[3D code data]
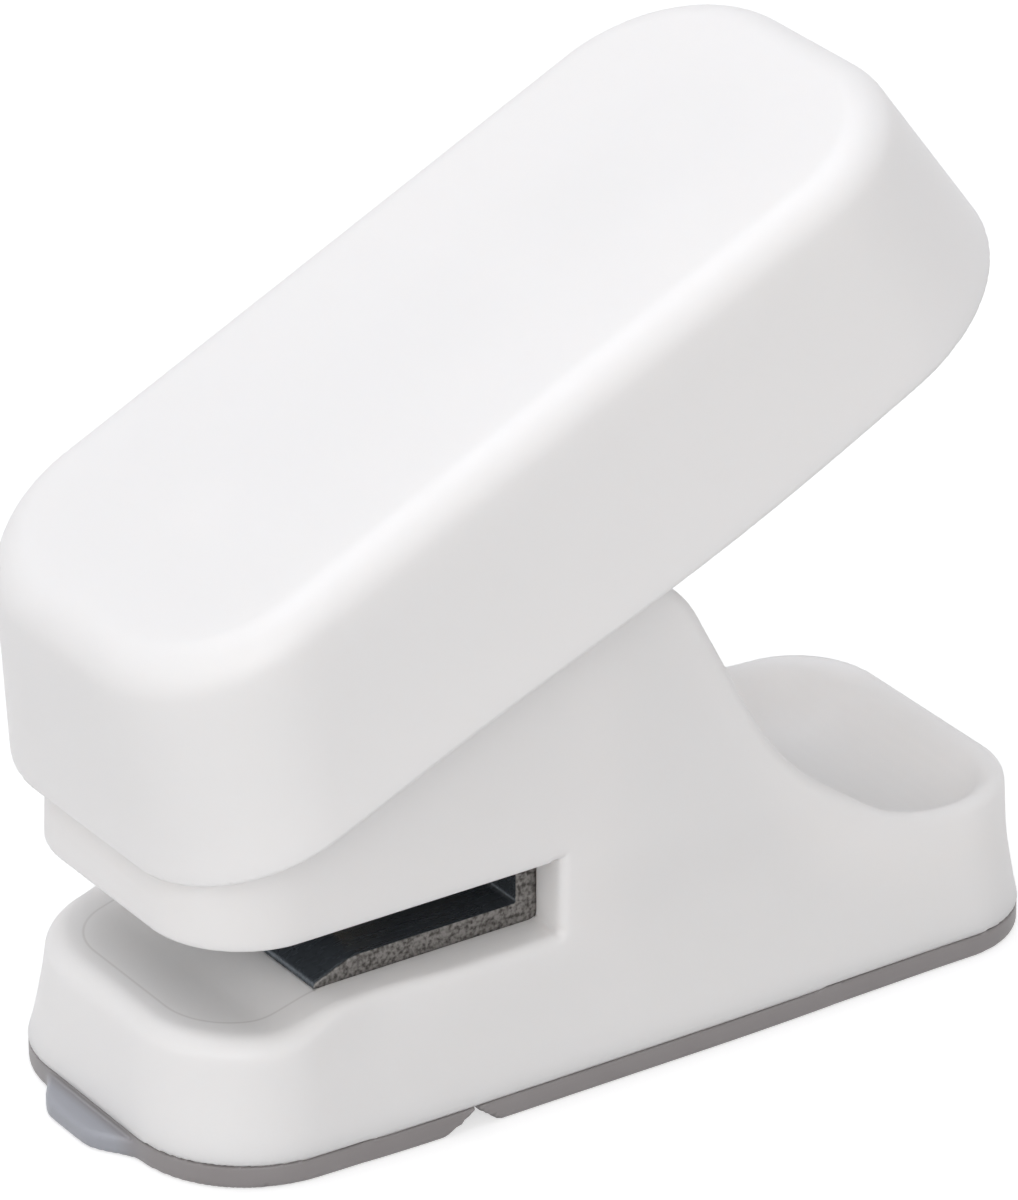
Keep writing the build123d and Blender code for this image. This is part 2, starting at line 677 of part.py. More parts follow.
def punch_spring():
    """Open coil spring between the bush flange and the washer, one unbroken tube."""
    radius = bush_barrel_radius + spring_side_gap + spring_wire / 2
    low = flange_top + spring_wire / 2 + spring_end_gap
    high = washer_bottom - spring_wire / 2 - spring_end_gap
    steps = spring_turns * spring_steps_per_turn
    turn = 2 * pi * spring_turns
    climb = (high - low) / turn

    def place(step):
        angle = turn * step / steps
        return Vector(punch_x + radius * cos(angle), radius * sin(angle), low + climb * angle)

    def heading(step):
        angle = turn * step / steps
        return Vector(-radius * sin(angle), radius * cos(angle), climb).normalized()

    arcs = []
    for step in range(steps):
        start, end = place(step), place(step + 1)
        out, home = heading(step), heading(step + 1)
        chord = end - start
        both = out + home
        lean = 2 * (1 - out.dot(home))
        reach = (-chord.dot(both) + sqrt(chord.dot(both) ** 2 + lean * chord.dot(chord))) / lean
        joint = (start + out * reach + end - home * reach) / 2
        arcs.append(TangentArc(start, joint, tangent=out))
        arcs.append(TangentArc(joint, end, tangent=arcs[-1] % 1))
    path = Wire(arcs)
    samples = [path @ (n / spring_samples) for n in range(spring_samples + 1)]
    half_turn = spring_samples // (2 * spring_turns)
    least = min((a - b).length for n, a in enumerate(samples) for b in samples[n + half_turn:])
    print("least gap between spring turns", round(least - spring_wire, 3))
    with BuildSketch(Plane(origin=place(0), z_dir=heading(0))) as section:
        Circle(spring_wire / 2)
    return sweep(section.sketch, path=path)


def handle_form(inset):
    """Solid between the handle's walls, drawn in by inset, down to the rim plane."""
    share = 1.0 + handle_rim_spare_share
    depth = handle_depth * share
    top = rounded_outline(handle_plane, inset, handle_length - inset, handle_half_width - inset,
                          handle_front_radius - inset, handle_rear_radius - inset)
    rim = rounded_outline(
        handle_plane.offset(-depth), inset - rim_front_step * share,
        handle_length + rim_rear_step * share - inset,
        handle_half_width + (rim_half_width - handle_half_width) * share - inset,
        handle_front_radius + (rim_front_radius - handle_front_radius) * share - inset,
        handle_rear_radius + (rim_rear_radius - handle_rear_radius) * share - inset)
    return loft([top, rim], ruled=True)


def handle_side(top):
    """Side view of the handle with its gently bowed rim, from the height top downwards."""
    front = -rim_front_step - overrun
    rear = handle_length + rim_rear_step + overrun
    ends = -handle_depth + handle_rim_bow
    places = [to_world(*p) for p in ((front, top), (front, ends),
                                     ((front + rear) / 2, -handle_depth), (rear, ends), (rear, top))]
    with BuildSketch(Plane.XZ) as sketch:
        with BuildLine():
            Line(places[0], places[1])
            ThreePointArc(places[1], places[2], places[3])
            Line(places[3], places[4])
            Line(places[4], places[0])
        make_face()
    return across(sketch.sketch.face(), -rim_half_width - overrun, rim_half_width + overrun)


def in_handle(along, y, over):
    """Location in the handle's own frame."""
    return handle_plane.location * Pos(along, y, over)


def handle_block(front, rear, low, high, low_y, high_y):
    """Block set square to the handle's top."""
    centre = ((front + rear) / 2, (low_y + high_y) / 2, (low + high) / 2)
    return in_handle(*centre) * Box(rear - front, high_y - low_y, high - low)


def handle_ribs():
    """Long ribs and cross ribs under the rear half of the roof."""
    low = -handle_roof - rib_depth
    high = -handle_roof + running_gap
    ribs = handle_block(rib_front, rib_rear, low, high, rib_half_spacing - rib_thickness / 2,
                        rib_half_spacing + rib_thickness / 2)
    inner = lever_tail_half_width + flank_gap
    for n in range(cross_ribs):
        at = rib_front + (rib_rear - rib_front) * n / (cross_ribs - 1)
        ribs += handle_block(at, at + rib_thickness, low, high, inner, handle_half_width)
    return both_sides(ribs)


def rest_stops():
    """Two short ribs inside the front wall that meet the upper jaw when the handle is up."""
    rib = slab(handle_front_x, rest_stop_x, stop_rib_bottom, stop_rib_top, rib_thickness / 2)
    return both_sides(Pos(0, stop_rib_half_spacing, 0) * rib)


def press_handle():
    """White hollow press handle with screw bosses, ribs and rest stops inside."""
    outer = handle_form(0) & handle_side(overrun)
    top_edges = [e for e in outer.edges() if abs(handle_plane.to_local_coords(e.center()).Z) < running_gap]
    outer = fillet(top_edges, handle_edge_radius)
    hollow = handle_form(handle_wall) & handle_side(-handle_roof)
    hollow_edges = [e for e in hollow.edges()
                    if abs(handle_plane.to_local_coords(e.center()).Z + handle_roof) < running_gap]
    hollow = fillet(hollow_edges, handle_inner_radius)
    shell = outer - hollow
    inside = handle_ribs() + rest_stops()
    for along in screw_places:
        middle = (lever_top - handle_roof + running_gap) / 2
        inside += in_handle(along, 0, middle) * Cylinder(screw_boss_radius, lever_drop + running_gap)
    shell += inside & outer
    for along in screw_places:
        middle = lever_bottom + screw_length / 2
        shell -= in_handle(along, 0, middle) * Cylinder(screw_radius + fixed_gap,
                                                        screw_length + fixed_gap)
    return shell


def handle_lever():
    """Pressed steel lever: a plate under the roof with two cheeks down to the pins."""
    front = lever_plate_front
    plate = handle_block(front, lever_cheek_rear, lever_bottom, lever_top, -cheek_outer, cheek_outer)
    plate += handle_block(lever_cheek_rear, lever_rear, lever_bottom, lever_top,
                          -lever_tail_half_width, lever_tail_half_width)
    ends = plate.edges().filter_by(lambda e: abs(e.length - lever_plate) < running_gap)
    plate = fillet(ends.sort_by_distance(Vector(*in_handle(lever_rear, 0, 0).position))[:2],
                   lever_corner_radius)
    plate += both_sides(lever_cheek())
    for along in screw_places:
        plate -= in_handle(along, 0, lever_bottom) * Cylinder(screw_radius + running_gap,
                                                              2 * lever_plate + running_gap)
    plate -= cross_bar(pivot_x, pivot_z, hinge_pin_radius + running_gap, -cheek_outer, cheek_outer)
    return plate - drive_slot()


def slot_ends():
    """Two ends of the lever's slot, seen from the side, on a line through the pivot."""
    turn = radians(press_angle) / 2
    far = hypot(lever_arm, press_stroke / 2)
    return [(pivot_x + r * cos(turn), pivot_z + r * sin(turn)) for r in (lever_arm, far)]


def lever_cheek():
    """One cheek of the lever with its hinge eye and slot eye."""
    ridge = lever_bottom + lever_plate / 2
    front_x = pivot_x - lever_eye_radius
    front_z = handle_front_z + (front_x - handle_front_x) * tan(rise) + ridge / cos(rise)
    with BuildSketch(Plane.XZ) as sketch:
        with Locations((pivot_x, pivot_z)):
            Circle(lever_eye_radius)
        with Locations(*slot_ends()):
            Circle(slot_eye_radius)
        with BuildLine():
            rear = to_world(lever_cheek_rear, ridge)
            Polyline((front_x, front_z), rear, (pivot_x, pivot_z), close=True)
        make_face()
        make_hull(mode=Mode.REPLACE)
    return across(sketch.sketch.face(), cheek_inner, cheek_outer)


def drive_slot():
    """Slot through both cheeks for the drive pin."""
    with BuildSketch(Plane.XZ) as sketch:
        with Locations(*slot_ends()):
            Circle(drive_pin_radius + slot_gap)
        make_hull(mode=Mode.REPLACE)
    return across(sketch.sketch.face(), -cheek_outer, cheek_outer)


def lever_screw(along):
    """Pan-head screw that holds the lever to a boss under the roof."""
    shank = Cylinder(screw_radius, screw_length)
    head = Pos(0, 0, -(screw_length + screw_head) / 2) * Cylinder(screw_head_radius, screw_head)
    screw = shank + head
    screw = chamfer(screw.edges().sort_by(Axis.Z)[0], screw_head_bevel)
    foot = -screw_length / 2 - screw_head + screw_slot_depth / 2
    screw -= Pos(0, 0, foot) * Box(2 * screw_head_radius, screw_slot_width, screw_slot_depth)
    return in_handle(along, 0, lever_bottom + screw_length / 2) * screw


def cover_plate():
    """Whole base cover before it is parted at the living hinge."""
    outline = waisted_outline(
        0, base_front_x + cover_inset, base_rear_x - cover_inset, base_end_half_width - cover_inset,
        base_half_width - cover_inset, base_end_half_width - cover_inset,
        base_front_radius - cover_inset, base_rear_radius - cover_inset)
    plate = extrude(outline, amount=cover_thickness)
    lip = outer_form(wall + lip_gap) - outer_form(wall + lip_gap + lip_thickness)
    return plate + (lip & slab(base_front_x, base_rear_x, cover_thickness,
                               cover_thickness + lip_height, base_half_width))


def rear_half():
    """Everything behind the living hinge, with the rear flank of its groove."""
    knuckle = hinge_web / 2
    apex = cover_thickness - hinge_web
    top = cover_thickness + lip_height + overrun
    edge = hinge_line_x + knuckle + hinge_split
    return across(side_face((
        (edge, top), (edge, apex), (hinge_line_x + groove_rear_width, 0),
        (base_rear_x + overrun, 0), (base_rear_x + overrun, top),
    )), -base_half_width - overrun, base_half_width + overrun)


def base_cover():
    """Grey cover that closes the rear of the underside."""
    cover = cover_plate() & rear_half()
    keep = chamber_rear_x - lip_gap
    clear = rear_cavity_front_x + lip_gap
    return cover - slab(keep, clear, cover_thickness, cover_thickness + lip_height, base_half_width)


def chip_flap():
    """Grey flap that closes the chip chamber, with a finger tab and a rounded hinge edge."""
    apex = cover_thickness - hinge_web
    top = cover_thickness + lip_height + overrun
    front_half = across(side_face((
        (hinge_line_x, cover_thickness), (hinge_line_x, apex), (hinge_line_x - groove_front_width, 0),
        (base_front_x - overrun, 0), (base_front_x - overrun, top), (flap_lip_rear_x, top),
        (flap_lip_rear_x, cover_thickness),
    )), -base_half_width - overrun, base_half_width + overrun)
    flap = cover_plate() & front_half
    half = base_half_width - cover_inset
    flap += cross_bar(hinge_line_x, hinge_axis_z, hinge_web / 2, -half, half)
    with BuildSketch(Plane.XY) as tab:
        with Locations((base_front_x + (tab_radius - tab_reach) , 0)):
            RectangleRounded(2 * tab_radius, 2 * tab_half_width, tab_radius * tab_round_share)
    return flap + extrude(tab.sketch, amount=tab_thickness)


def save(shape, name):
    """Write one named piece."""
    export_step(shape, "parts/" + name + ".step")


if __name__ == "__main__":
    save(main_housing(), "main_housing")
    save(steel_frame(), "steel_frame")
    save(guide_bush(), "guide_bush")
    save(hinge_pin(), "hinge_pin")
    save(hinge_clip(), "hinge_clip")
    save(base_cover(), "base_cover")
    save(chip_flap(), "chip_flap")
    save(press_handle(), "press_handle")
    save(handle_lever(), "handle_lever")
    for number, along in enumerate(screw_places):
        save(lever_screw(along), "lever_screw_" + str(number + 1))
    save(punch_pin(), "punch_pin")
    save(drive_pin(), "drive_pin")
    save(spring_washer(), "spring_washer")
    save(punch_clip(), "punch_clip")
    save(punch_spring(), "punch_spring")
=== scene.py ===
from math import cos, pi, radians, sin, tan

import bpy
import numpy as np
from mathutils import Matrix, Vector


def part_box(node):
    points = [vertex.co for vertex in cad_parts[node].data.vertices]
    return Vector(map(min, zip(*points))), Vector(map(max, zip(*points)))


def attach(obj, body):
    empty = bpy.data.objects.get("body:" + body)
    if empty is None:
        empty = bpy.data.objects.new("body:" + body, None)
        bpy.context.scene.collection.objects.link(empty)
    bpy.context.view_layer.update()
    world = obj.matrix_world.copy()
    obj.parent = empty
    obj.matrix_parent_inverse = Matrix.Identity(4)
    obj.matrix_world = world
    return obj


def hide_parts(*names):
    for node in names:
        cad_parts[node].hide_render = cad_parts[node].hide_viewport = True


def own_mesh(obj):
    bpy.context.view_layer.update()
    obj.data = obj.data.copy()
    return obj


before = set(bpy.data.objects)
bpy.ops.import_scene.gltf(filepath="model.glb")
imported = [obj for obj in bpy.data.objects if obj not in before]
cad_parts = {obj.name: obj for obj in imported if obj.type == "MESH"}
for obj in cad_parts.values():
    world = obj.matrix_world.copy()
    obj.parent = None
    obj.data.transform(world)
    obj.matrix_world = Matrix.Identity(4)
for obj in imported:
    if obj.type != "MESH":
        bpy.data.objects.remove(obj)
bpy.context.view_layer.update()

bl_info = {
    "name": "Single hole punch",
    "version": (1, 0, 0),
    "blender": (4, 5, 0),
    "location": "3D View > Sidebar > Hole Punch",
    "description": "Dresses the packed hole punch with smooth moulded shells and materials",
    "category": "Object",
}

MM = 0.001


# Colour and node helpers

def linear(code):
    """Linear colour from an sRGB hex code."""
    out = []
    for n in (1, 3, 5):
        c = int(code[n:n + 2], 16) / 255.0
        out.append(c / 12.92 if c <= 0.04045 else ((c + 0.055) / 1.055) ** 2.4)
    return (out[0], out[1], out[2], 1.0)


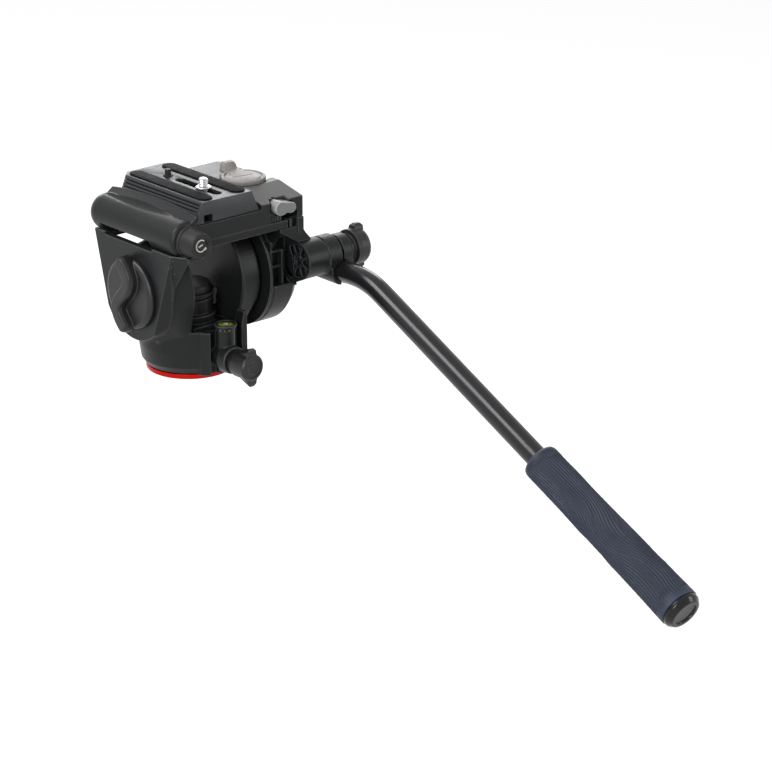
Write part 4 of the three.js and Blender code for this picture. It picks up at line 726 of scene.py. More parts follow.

What you should do
Write out again, exactly, the lines from the start of the entries up to and including the one with "return Vector(-radius *". Nothing else belongs in the reply.

Expected answer
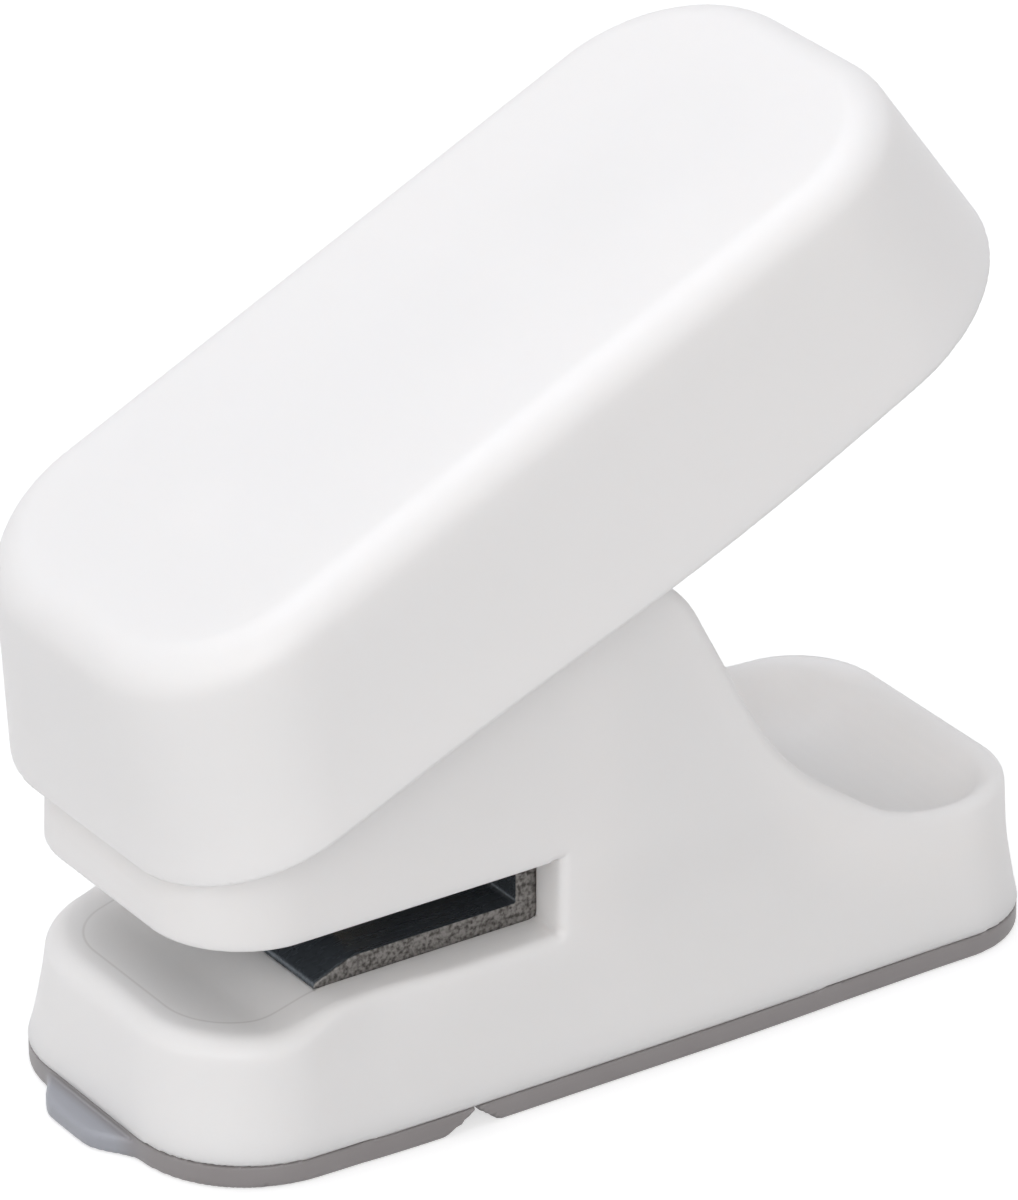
Keep writing the build123d and Blender code for this image. This is part 2, starting at line 677 of part.py. More parts follow.
def punch_spring():
    """Open coil spring between the bush flange and the washer, one unbroken tube."""
    radius = bush_barrel_radius + spring_side_gap + spring_wire / 2
    low = flange_top + spring_wire / 2 + spring_end_gap
    high = washer_bottom - spring_wire / 2 - spring_end_gap
    steps = spring_turns * spring_steps_per_turn
    turn = 2 * pi * spring_turns
    climb = (high - low) / turn

    def place(step):
        angle = turn * step / steps
        return Vector(punch_x + radius * cos(angle), radius * sin(angle), low + climb * angle)

    def heading(step):
        angle = turn * step / steps
        return Vector(-radius * sin(angle), radius * cos(angle), climb).normalized()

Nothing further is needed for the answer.